- _OBJECTIVE_:
Write each record again exactly as it stands.

- _INFORMATION SHOWN_:
# # # #

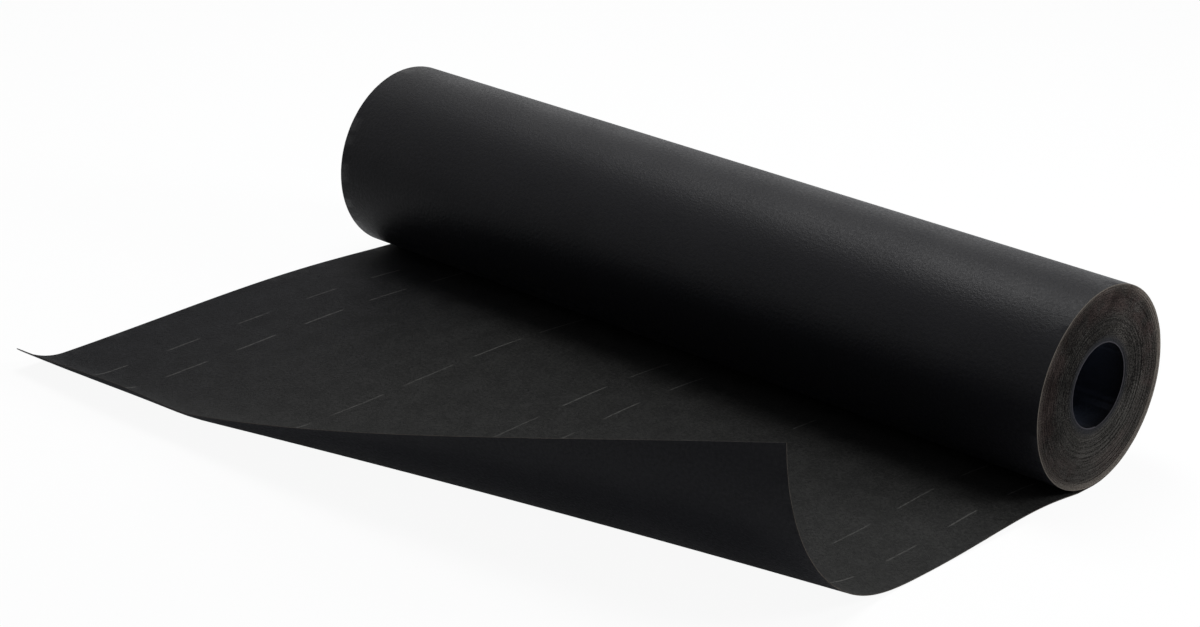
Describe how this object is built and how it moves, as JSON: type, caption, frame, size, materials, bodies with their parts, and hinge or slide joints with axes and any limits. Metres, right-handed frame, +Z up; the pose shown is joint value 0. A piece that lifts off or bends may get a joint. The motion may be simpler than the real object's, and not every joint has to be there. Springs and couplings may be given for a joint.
{
  "type": "roofing felt roll",
  "caption": "Black bitumen-saturated roofing felt wound on an open bore, lying on its side, its free end paid out on the floor and curling up at one corner.",
  "frame": {"origin": "the middle of the part's footprint, on the floor it lies on", "axes": "+X along the roll's axis towards the end with the curled corner, -Y the way the sheet is paid out, +Z up"},
  "size_m": [0.9144, 0.637, 0.1995],
  "materials": {
    "felt": "matte"
  },
  "bodies": {
    "root": {"felt_roll": "felt"}
  },
  "joints": []
}
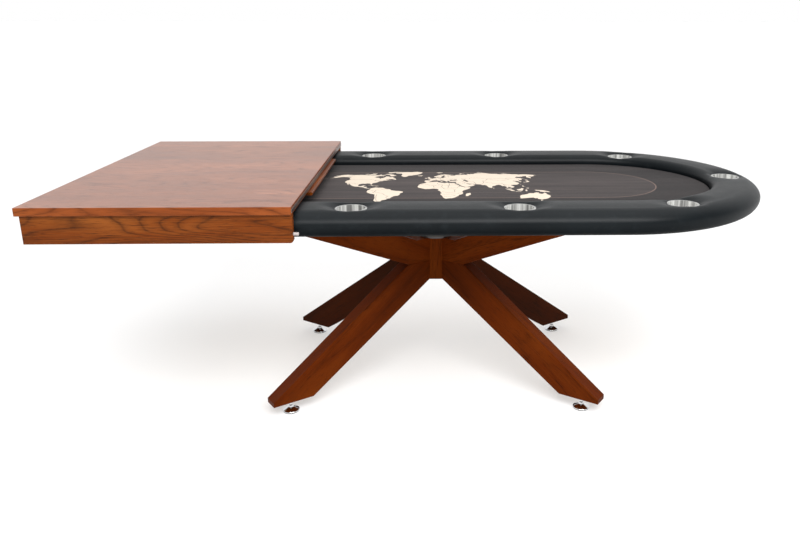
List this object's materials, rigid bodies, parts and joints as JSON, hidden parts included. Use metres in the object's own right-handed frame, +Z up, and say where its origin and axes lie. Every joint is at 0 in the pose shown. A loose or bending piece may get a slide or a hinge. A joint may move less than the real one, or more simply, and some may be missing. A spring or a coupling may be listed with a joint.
{
  "type": "convertible gaming table",
  "caption": "Racetrack gaming table with a padded rail, printed playing cloth and drop-in cups, on a crossed wooden base with levelling feet, with a lift-off section of its dining top.",
  "frame": {"origin": "on the floor, in the middle of the part's footprint; the centre post's axis is 23 mm from it along +X", "axes": "+Z up, +X along the table towards its open end, -Y towards the front"},
  "size_m": [2.3358, 1.192, 0.785],
  "materials": {
    "leaf_wood": "satin",
    "base_wood": "satin",
    "plywood": "matte",
    "dowel_wood": "matte",
    "vinyl": "satin",
    "foam": "matte",
    "printed_cloth": "matte",
    "felt": "matte",
    "cup_steel": "polished",
    "edge_strip_metal": "satin",
    "pin_plastic": "satin",
    "plate_steel": "satin",
    "foot_chrome": "polished",
    "foot_rubber": "matte",
    "fastener_steel": "satin"
  },
  "bodies": {
    "table": {"arm_back_left": "base_wood", "arm_back_right": "base_wood", "arm_front_left": "base_wood", "arm_front_right": "base_wood", "arm_plates": "plate_steel", "barrel_nuts": "fastener_steel", "cup_01": "cup_steel", "cup_02": "cup_steel", "cup_03": "cup_steel", "cup_04": "cup_steel", "cup_05": "cup_steel", "cup_06": "cup_steel", "cup_07": "cup_steel", "cup_08": "cup_steel", "cup_09": "cup_steel", "cup_10": "cup_steel", "deck_batten_back": "plywood", "deck_batten_front": "plywood", "deck_board": "plywood", "deck_screws": "fastener_steel", "field_underlay": "foam", "foot_inserts": "fastener_steel", "hub_plate": "plate_steel", "hub_post": "base_wood", "joint_dowels": "dowel_wood", "leg_back_left": "base_wood", "leg_back_right": "base_wood", "leg_front_left": "base_wood", "leg_front_right": "base_wood", "plate_screws": "fastener_steel", "playing_cloth": "printed_cloth", "rail_cover": "vinyl", "rail_foam": "foam", "rail_frame": "plywood", "tie_rods": "fastener_steel"},
    "leaf": {"apron_dowels": "dowel_wood", "leaf_apron_back": "leaf_wood", "leaf_apron_end": "leaf_wood", "leaf_apron_front": "leaf_wood", "leaf_corner_blocks": "leaf_wood", "leaf_edge_strip": "edge_strip_metal", "leaf_pads": "felt", "leaf_pins": "pin_plastic", "leaf_slab": "leaf_wood", "leaf_tongue": "leaf_wood", "tongue_screws": "fastener_steel"},
    "foot_front_left": {"foot_pad_front_left": "foot_chrome", "foot_sole_front_left": "foot_rubber"},
    "stem_front_left": {"foot_stem_front_left": "foot_chrome"},
    "foot_front_right": {"foot_pad_front_right": "foot_chrome", "foot_sole_front_right": "foot_rubber"},
    "stem_front_right": {"foot_stem_front_right": "foot_chrome"},
    "foot_back_left": {"foot_pad_back_left": "foot_chrome", "foot_sole_back_left": "foot_rubber"},
    "stem_back_left": {"foot_stem_back_left": "foot_chrome"},
    "foot_back_right": {"foot_pad_back_right": "foot_chrome", "foot_sole_back_right": "foot_rubber"},
    "stem_back_right": {"foot_stem_back_right": "foot_chrome"}
  },
  "joints": [
    {"name": "leaf_lift", "type": "slide", "parent": "table", "child": "leaf", "axis": [0, 0, 1], "range_m": [0, 0.3]},
    {"name": "foot_height_front_left", "type": "slide", "parent": "table", "child": "foot_front_left", "axis": [0, 0, 1], "range_m": [-0.02, 0.012]},
    {"name": "stem_turn_front_left", "type": "hinge", "parent": "foot_front_left", "child": "stem_front_left", "pos_m": [-0.47971, -0.34251, 0.03], "axis": [0, 0, 1], "range_deg": [-4801, 2881]},
    {"name": "foot_height_front_right", "type": "slide", "parent": "table", "child": "foot_front_right", "axis": [0, 0, 1], "range_m": [-0.02, 0.012]},
    {"name": "stem_turn_front_right", "type": "hinge", "parent": "foot_front_right", "child": "stem_front_right", "pos_m": [0.52571, -0.34251, 0.03], "axis": [0, 0, 1], "range_deg": [-4801, 2881]},
    {"name": "foot_height_back_left", "type": "slide", "parent": "table", "child": "foot_back_left", "axis": [0, 0, 1], "range_m": [-0.02, 0.012]},
    {"name": "stem_turn_back_left", "type": "hinge", "parent": "foot_back_left", "child": "stem_back_left", "pos_m": [-0.47971, 0.34251, 0.03], "axis": [0, 0, 1], "range_deg": [-4801, 2881]},
    {"name": "foot_height_back_right", "type": "slide", "parent": "table", "child": "foot_back_right", "axis": [0, 0, 1], "range_m": [-0.02, 0.012]},
    {"name": "stem_turn_back_right", "type": "hinge", "parent": "foot_back_right", "child": "stem_back_right", "pos_m": [0.52571, 0.34251, 0.03], "axis": [0, 0, 1], "range_deg": [-4801, 2881]}
  ],
  "couplings": [
    {"joint": "stem_turn_front_left", "follows": "foot_height_front_left", "rad_per_m": 4188.8},
    {"joint": "stem_turn_front_right", "follows": "foot_height_front_right", "rad_per_m": 4188.8},
    {"joint": "stem_turn_back_left", "follows": "foot_height_back_left", "rad_per_m": 4188.8},
    {"joint": "stem_turn_back_right", "follows": "foot_height_back_right", "rad_per_m": 4188.8}
  ]
}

# # # #

- _ANSWER BELOW_:
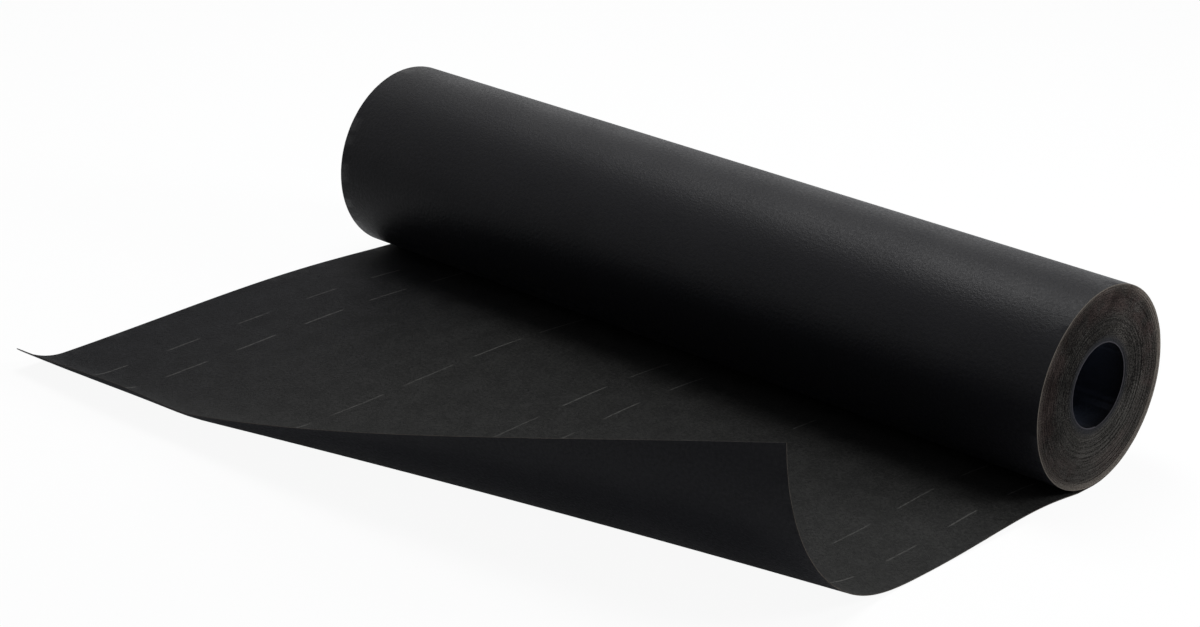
Describe how this object is built and how it moves, as JSON: type, caption, frame, size, materials, bodies with their parts, and hinge or slide joints with axes and any limits. Metres, right-handed frame, +Z up; the pose shown is joint value 0. A piece that lifts off or bends may get a joint. The motion may be simpler than the real object's, and not every joint has to be there. Springs and couplings may be given for a joint.
{
  "type": "roofing felt roll",
  "caption": "Black bitumen-saturated roofing felt wound on an open bore, lying on its side, its free end paid out on the floor and curling up at one corner.",
  "frame": {"origin": "the middle of the part's footprint, on the floor it lies on", "axes": "+X along the roll's axis towards the end with the curled corner, -Y the way the sheet is paid out, +Z up"},
  "size_m": [0.9144, 0.637, 0.1995],
  "materials": {
    "felt": "matte"
  },
  "bodies": {
    "root": {"felt_roll": "felt"}
  },
  "joints": []
}
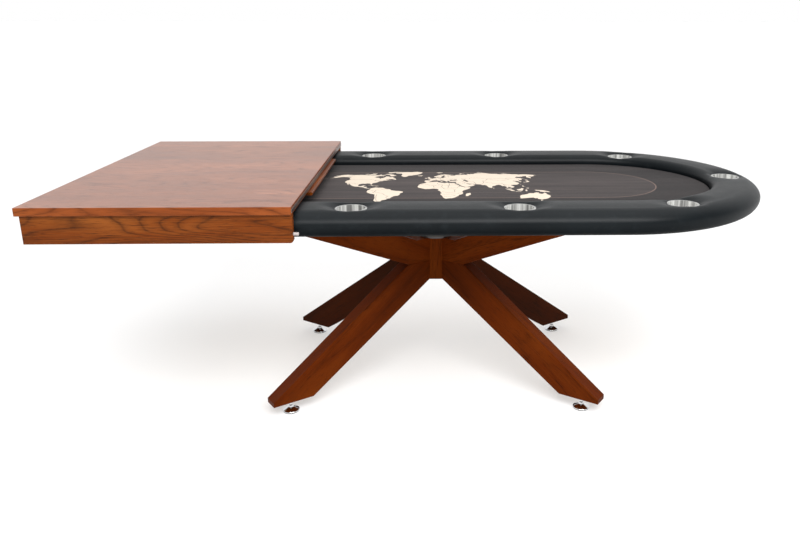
List this object's materials, rigid bodies, parts and joints as JSON, hidden parts included. Use metres in the object's own right-handed frame, +Z up, and say where its origin and axes lie. Every joint is at 0 in the pose shown. A loose or bending piece may get a slide or a hinge. A joint may move less than the real one, or more simply, and some may be missing. A spring or a coupling may be listed with a joint.
{
  "type": "convertible gaming table",
  "caption": "Racetrack gaming table with a padded rail, printed playing cloth and drop-in cups, on a crossed wooden base with levelling feet, with a lift-off section of its dining top.",
  "frame": {"origin": "on the floor, in the middle of the part's footprint; the centre post's axis is 23 mm from it along +X", "axes": "+Z up, +X along the table towards its open end, -Y towards the front"},
  "size_m": [2.3358, 1.192, 0.785],
  "materials": {
    "leaf_wood": "satin",
    "base_wood": "satin",
    "plywood": "matte",
    "dowel_wood": "matte",
    "vinyl": "satin",
    "foam": "matte",
    "printed_cloth": "matte",
    "felt": "matte",
    "cup_steel": "polished",
    "edge_strip_metal": "satin",
    "pin_plastic": "satin",
    "plate_steel": "satin",
    "foot_chrome": "polished",
    "foot_rubber": "matte",
    "fastener_steel": "satin"
  },
  "bodies": {
    "table": {"arm_back_left": "base_wood", "arm_back_right": "base_wood", "arm_front_left": "base_wood", "arm_front_right": "base_wood", "arm_plates": "plate_steel", "barrel_nuts": "fastener_steel", "cup_01": "cup_steel", "cup_02": "cup_steel", "cup_03": "cup_steel", "cup_04": "cup_steel", "cup_05": "cup_steel", "cup_06": "cup_steel", "cup_07": "cup_steel", "cup_08": "cup_steel", "cup_09": "cup_steel", "cup_10": "cup_steel", "deck_batten_back": "plywood", "deck_batten_front": "plywood", "deck_board": "plywood", "deck_screws": "fastener_steel", "field_underlay": "foam", "foot_inserts": "fastener_steel", "hub_plate": "plate_steel", "hub_post": "base_wood", "joint_dowels": "dowel_wood", "leg_back_left": "base_wood", "leg_back_right": "base_wood", "leg_front_left": "base_wood", "leg_front_right": "base_wood", "plate_screws": "fastener_steel", "playing_cloth": "printed_cloth", "rail_cover": "vinyl", "rail_foam": "foam", "rail_frame": "plywood", "tie_rods": "fastener_steel"},
    "leaf": {"apron_dowels": "dowel_wood", "leaf_apron_back": "leaf_wood", "leaf_apron_end": "leaf_wood", "leaf_apron_front": "leaf_wood", "leaf_corner_blocks": "leaf_wood", "leaf_edge_strip": "edge_strip_metal", "leaf_pads": "felt", "leaf_pins": "pin_plastic", "leaf_slab": "leaf_wood", "leaf_tongue": "leaf_wood", "tongue_screws": "fastener_steel"},
    "foot_front_left": {"foot_pad_front_left": "foot_chrome", "foot_sole_front_left": "foot_rubber"},
    "stem_front_left": {"foot_stem_front_left": "foot_chrome"},
    "foot_front_right": {"foot_pad_front_right": "foot_chrome", "foot_sole_front_right": "foot_rubber"},
    "stem_front_right": {"foot_stem_front_right": "foot_chrome"},
    "foot_back_left": {"foot_pad_back_left": "foot_chrome", "foot_sole_back_left": "foot_rubber"},
    "stem_back_left": {"foot_stem_back_left": "foot_chrome"},
    "foot_back_right": {"foot_pad_back_right": "foot_chrome", "foot_sole_back_right": "foot_rubber"},
    "stem_back_right": {"foot_stem_back_right": "foot_chrome"}
  },
  "joints": [
    {"name": "leaf_lift", "type": "slide", "parent": "table", "child": "leaf", "axis": [0, 0, 1], "range_m": [0, 0.3]},
    {"name": "foot_height_front_left", "type": "slide", "parent": "table", "child": "foot_front_left", "axis": [0, 0, 1], "range_m": [-0.02, 0.012]},
    {"name": "stem_turn_front_left", "type": "hinge", "parent": "foot_front_left", "child": "stem_front_left", "pos_m": [-0.47971, -0.34251, 0.03], "axis": [0, 0, 1], "range_deg": [-4801, 2881]},
    {"name": "foot_height_front_right", "type": "slide", "parent": "table", "child": "foot_front_right", "axis": [0, 0, 1], "range_m": [-0.02, 0.012]},
    {"name": "stem_turn_front_right", "type": "hinge", "parent": "foot_front_right", "child": "stem_front_right", "pos_m": [0.52571, -0.34251, 0.03], "axis": [0, 0, 1], "range_deg": [-4801, 2881]},
    {"name": "foot_height_back_left", "type": "slide", "parent": "table", "child": "foot_back_left", "axis": [0, 0, 1], "range_m": [-0.02, 0.012]},
    {"name": "stem_turn_back_left", "type": "hinge", "parent": "foot_back_left", "child": "stem_back_left", "pos_m": [-0.47971, 0.34251, 0.03], "axis": [0, 0, 1], "range_deg": [-4801, 2881]},
    {"name": "foot_height_back_right", "type": "slide", "parent": "table", "child": "foot_back_right", "axis": [0, 0, 1], "range_m": [-0.02, 0.012]},
    {"name": "stem_turn_back_right", "type": "hinge", "parent": "foot_back_right", "child": "stem_back_right", "pos_m": [0.52571, 0.34251, 0.03], "axis": [0, 0, 1], "range_deg": [-4801, 2881]}
  ],
  "couplings": [
    {"joint": "stem_turn_front_left", "follows": "foot_height_front_left", "rad_per_m": 4188.8},
    {"joint": "stem_turn_front_right", "follows": "foot_height_front_right", "rad_per_m": 4188.8},
    {"joint": "stem_turn_back_left", "follows": "foot_height_back_left", "rad_per_m": 4188.8},
    {"joint": "stem_turn_back_right", "follows": "foot_height_back_right", "rad_per_m": 4188.8}
  ]
}